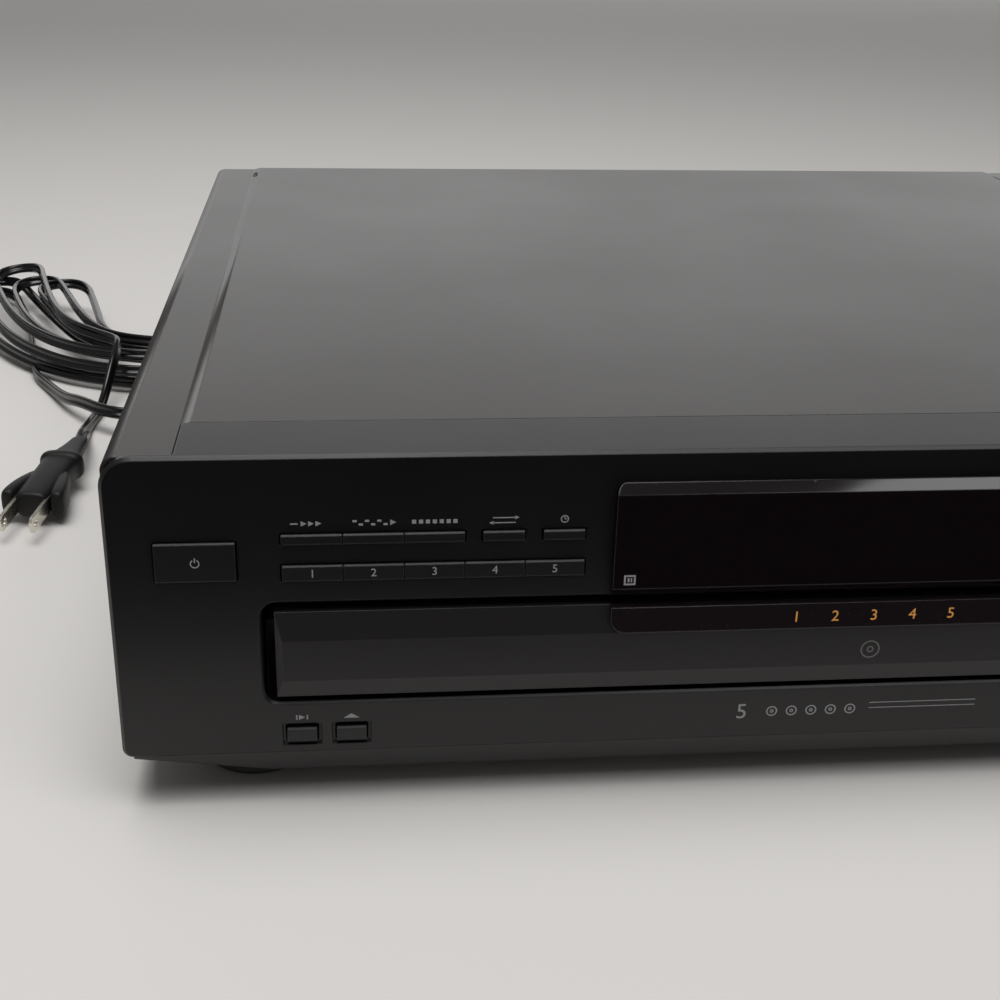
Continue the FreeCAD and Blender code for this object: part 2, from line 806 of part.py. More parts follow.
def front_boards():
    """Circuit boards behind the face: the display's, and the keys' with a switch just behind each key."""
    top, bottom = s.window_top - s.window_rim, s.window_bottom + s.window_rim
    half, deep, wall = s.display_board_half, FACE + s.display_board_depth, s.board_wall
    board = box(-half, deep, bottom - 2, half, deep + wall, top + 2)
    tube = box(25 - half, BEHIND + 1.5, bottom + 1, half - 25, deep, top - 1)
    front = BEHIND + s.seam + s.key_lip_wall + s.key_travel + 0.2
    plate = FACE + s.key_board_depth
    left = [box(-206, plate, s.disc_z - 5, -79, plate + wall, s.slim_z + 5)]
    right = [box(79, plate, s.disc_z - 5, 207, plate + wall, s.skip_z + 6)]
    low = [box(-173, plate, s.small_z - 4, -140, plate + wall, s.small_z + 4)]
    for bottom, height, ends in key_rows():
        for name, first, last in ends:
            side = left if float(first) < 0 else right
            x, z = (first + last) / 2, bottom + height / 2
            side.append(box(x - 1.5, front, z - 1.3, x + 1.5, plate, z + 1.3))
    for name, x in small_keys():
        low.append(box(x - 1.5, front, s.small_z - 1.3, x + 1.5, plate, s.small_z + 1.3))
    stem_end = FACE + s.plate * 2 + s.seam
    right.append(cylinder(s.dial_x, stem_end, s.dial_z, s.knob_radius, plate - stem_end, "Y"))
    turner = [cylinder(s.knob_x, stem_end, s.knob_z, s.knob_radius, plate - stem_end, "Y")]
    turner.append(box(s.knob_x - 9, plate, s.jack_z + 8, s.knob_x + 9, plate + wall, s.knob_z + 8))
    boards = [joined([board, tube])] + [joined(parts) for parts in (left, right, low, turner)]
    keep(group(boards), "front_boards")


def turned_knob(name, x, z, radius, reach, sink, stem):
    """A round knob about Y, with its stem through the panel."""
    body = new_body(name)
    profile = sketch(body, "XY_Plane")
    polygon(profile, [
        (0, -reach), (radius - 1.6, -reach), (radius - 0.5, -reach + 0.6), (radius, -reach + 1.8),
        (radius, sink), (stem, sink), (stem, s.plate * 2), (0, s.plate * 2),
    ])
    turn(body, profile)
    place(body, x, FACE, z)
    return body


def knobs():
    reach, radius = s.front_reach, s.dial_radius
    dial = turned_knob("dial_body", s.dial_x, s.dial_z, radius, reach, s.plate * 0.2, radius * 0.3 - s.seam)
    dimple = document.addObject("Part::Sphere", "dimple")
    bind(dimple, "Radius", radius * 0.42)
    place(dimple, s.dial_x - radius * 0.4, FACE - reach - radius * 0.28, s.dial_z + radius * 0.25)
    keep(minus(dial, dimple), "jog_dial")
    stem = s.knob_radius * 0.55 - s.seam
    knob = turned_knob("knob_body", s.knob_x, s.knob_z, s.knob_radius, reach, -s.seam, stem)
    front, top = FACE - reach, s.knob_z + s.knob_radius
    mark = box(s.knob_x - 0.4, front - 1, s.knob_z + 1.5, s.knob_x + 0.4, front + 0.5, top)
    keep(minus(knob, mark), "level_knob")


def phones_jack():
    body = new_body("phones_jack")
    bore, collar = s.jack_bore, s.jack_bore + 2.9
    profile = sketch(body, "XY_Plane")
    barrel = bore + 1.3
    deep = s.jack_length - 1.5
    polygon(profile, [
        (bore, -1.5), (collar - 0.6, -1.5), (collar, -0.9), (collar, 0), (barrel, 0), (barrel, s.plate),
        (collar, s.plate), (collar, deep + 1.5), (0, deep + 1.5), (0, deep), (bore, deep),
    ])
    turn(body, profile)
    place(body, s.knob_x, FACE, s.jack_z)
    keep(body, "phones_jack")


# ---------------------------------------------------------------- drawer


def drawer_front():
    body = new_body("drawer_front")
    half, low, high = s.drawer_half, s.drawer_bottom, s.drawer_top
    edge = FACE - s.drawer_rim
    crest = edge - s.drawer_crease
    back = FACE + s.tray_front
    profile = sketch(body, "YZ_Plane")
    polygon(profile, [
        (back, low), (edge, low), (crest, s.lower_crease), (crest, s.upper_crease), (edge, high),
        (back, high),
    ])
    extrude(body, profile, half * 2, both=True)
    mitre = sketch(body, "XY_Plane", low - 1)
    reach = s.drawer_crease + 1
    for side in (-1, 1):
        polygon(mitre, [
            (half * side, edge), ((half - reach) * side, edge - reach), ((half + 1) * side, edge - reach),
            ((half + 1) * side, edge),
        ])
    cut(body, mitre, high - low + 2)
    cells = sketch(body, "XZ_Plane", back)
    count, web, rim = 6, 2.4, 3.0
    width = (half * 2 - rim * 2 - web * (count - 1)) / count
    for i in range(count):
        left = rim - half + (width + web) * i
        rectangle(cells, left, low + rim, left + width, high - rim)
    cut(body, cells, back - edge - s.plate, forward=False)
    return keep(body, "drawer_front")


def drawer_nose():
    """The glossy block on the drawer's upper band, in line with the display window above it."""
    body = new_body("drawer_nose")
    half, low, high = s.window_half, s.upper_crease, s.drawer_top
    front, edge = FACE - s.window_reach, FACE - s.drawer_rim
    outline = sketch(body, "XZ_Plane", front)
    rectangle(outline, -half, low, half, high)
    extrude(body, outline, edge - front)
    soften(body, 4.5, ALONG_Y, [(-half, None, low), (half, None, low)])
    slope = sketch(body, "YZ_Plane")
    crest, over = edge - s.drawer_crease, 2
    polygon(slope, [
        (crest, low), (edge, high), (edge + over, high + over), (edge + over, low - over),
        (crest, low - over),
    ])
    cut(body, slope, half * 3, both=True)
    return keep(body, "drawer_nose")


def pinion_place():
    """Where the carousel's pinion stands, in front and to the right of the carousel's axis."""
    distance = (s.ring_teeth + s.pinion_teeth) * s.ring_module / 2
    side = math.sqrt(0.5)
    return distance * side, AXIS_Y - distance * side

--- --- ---

Copy the material above, line for line.

### TASK ANSWER:
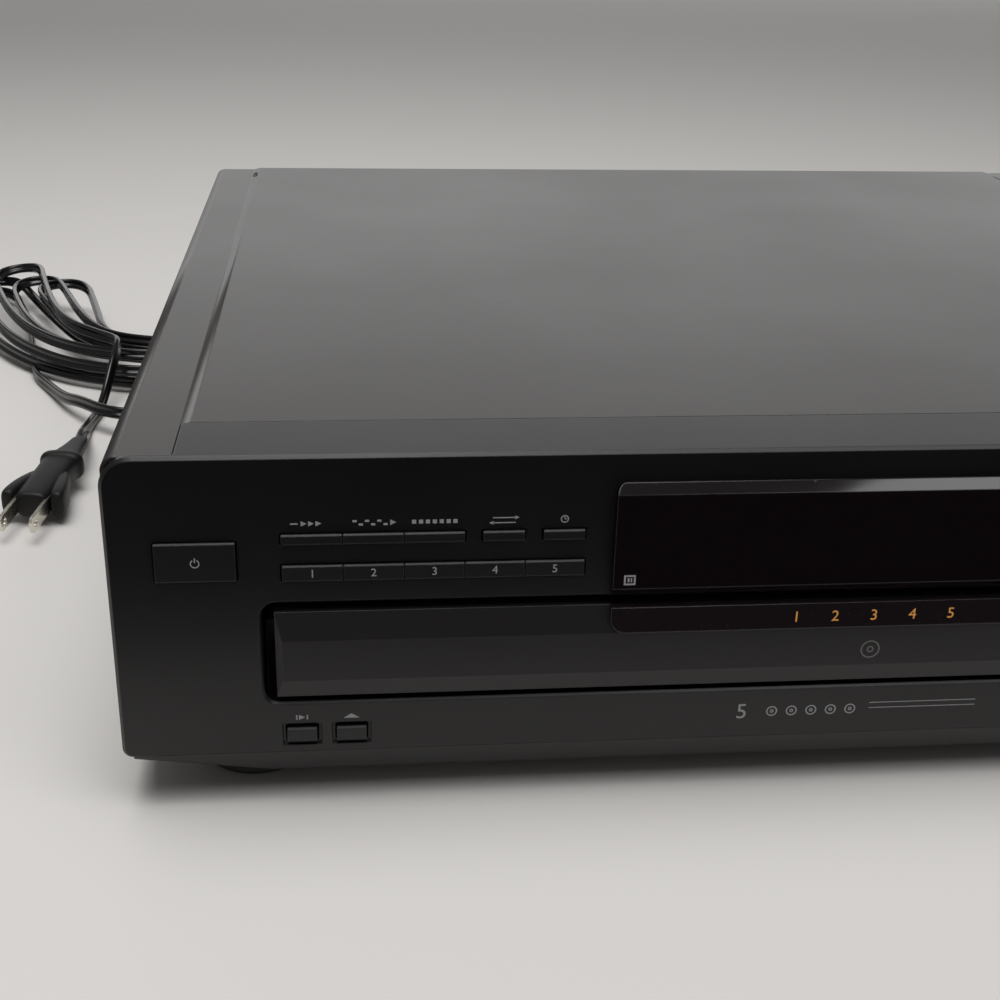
Continue the FreeCAD and Blender code for this object: part 2, from line 806 of part.py. More parts follow.
def front_boards():
    """Circuit boards behind the face: the display's, and the keys' with a switch just behind each key."""
    top, bottom = s.window_top - s.window_rim, s.window_bottom + s.window_rim
    half, deep, wall = s.display_board_half, FACE + s.display_board_depth, s.board_wall
    board = box(-half, deep, bottom - 2, half, deep + wall, top + 2)
    tube = box(25 - half, BEHIND + 1.5, bottom + 1, half - 25, deep, top - 1)
    front = BEHIND + s.seam + s.key_lip_wall + s.key_travel + 0.2
    plate = FACE + s.key_board_depth
    left = [box(-206, plate, s.disc_z - 5, -79, plate + wall, s.slim_z + 5)]
    right = [box(79, plate, s.disc_z - 5, 207, plate + wall, s.skip_z + 6)]
    low = [box(-173, plate, s.small_z - 4, -140, plate + wall, s.small_z + 4)]
    for bottom, height, ends in key_rows():
        for name, first, last in ends:
            side = left if float(first) < 0 else right
            x, z = (first + last) / 2, bottom + height / 2
            side.append(box(x - 1.5, front, z - 1.3, x + 1.5, plate, z + 1.3))
    for name, x in small_keys():
        low.append(box(x - 1.5, front, s.small_z - 1.3, x + 1.5, plate, s.small_z + 1.3))
    stem_end = FACE + s.plate * 2 + s.seam
    right.append(cylinder(s.dial_x, stem_end, s.dial_z, s.knob_radius, plate - stem_end, "Y"))
    turner = [cylinder(s.knob_x, stem_end, s.knob_z, s.knob_radius, plate - stem_end, "Y")]
    turner.append(box(s.knob_x - 9, plate, s.jack_z + 8, s.knob_x + 9, plate + wall, s.knob_z + 8))
    boards = [joined([board, tube])] + [joined(parts) for parts in (left, right, low, turner)]
    keep(group(boards), "front_boards")


def turned_knob(name, x, z, radius, reach, sink, stem):
    """A round knob about Y, with its stem through the panel."""
    body = new_body(name)
    profile = sketch(body, "XY_Plane")
    polygon(profile, [
        (0, -reach), (radius - 1.6, -reach), (radius - 0.5, -reach + 0.6), (radius, -reach + 1.8),
        (radius, sink), (stem, sink), (stem, s.plate * 2), (0, s.plate * 2),
    ])
    turn(body, profile)
    place(body, x, FACE, z)
    return body


def knobs():
    reach, radius = s.front_reach, s.dial_radius
    dial = turned_knob("dial_body", s.dial_x, s.dial_z, radius, reach, s.plate * 0.2, radius * 0.3 - s.seam)
    dimple = document.addObject("Part::Sphere", "dimple")
    bind(dimple, "Radius", radius * 0.42)
    place(dimple, s.dial_x - radius * 0.4, FACE - reach - radius * 0.28, s.dial_z + radius * 0.25)
    keep(minus(dial, dimple), "jog_dial")
    stem = s.knob_radius * 0.55 - s.seam
    knob = turned_knob("knob_body", s.knob_x, s.knob_z, s.knob_radius, reach, -s.seam, stem)
    front, top = FACE - reach, s.knob_z + s.knob_radius
    mark = box(s.knob_x - 0.4, front - 1, s.knob_z + 1.5, s.knob_x + 0.4, front + 0.5, top)
    keep(minus(knob, mark), "level_knob")


def phones_jack():
    body = new_body("phones_jack")
    bore, collar = s.jack_bore, s.jack_bore + 2.9
    profile = sketch(body, "XY_Plane")
    barrel = bore + 1.3
    deep = s.jack_length - 1.5
    polygon(profile, [
        (bore, -1.5), (collar - 0.6, -1.5), (collar, -0.9), (collar, 0), (barrel, 0), (barrel, s.plate),
        (collar, s.plate), (collar, deep + 1.5), (0, deep + 1.5), (0, deep), (bore, deep),
    ])
    turn(body, profile)
    place(body, s.knob_x, FACE, s.jack_z)
    keep(body, "phones_jack")


# ---------------------------------------------------------------- drawer


def drawer_front():
    body = new_body("drawer_front")
    half, low, high = s.drawer_half, s.drawer_bottom, s.drawer_top
    edge = FACE - s.drawer_rim
    crest = edge - s.drawer_crease
    back = FACE + s.tray_front
    profile = sketch(body, "YZ_Plane")
    polygon(profile, [
        (back, low), (edge, low), (crest, s.lower_crease), (crest, s.upper_crease), (edge, high),
        (back, high),
    ])
    extrude(body, profile, half * 2, both=True)
    mitre = sketch(body, "XY_Plane", low - 1)
    reach = s.drawer_crease + 1
    for side in (-1, 1):
        polygon(mitre, [
            (half * side, edge), ((half - reach) * side, edge - reach), ((half + 1) * side, edge - reach),
            ((half + 1) * side, edge),
        ])
    cut(body, mitre, high - low + 2)
    cells = sketch(body, "XZ_Plane", back)
    count, web, rim = 6, 2.4, 3.0
    width = (half * 2 - rim * 2 - web * (count - 1)) / count
    for i in range(count):
        left = rim - half + (width + web) * i
        rectangle(cells, left, low + rim, left + width, high - rim)
    cut(body, cells, back - edge - s.plate, forward=False)
    return keep(body, "drawer_front")


def drawer_nose():
    """The glossy block on the drawer's upper band, in line with the display window above it."""
    body = new_body("drawer_nose")
    half, low, high = s.window_half, s.upper_crease, s.drawer_top
    front, edge = FACE - s.window_reach, FACE - s.drawer_rim
    outline = sketch(body, "XZ_Plane", front)
    rectangle(outline, -half, low, half, high)
    extrude(body, outline, edge - front)
    soften(body, 4.5, ALONG_Y, [(-half, None, low), (half, None, low)])
    slope = sketch(body, "YZ_Plane")
    crest, over = edge - s.drawer_crease, 2
    polygon(slope, [
        (crest, low), (edge, high), (edge + over, high + over), (edge + over, low - over),
        (crest, low - over),
    ])
    cut(body, slope, half * 3, both=True)
    return keep(body, "drawer_nose")


def pinion_place():
    """Where the carousel's pinion stands, in front and to the right of the carousel's axis."""
    distance = (s.ring_teeth + s.pinion_teeth) * s.ring_module / 2
    side = math.sqrt(0.5)
    return distance * side, AXIS_Y - distance * side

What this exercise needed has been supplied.